Si les facteurs d’instruments automatiques ont utilisé à leur avantage les progrès fait dans le domaine de la mécanique, inversement, ils ont influencé cette discipline. « ( … ) des Machinistes, écrit Savérien en 1766, inventaient des « Machines ingénieuses, qui quoique construites sans principes, contribuaient cependant aux progrès de la Méchanique, par les idées nouvelles qu’elles présentaient (…) ; leur mérite principal consiste ou dans la délicatesse du travail, ou dans un usage bien entendu de ressorts, de poids, de roues, etc » ; et l’auteur de citer les travaux admirables de Vaucanson [[SAVERIEN, Histoire des progrès de l’esprit humain dans les sciences exactes et dans les arts qui en dépendent, Paris, 1766, p. 311-315. ]].

Au cours des trois premières décennies du XIXe siècle, le progrès de la facture des instruments de musique mécanique se poursuivit sur un mode assez semblable à celui qu’il avait connu à la fin du siècle précédent, mais avec une certaine accélération. Il faudra attendre les années 1830 pour voir croître le nombre et la taille des ateliers, pour voir s’installer une vraie concurrence qui s’exprimera par la « démocratisation » des prix, la compétition par le dépôt de brevets et la participation aux expositions.

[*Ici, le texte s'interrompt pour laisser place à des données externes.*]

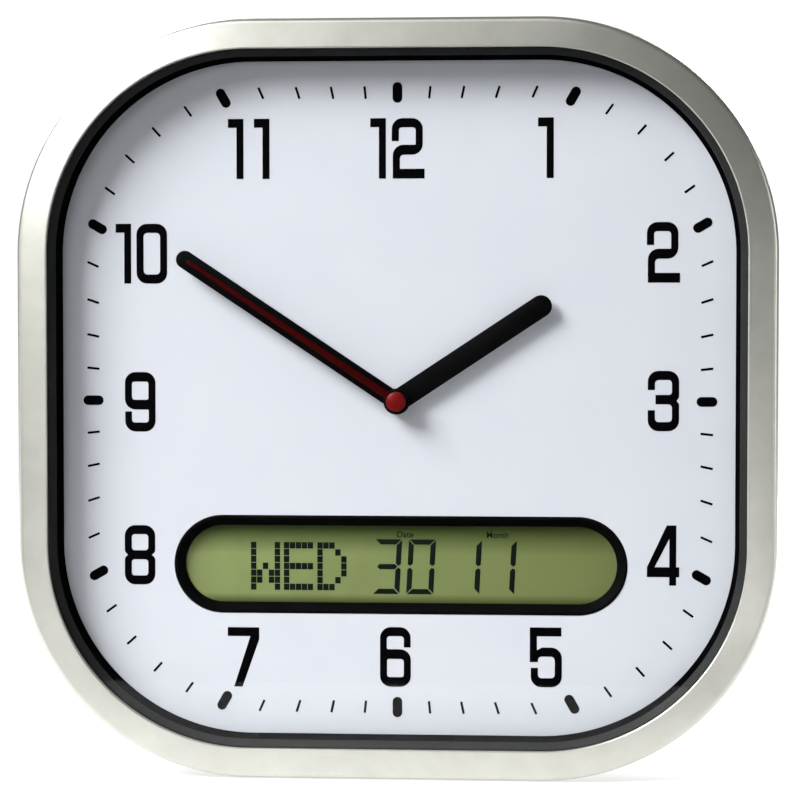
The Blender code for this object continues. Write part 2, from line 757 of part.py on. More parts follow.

La critique musicale, qui parfois n’approuvait ces inventions que du bout des lèvres, en les accusant d’être contraires à l’art, se montrait malgré tout séduite par les étonnantes performances de ces machines. Les plus instransigeants y voyaient les détails d’un vaste programme de désensibilisation à la musique, qui devait se terminer par l’apothéose de la machine. Fort heureusement, la réprobation générale qui s’abattait sur les orgues de barbarie dont les principes organologiques n’étaient pourtant pas différents de ceux des orchestrions et des grandes orgues mécaniques de concert, ne rejaillit point sur ces derniers. Dans la presse musicale de la première moitié du XIXe siècle, de l’article de fond au fait divers, tout concourait à l’anéantissement des orgues de rue. Celle-ci réclamait sans trève la suppression de ces instruments barbares, véritables « machines à moudre la musique ». Les orchestrions, quant à eux, ont trouvé au XIXe siècle – celui des sonorités cuivrées – le terrain idéal pour battre la chamade.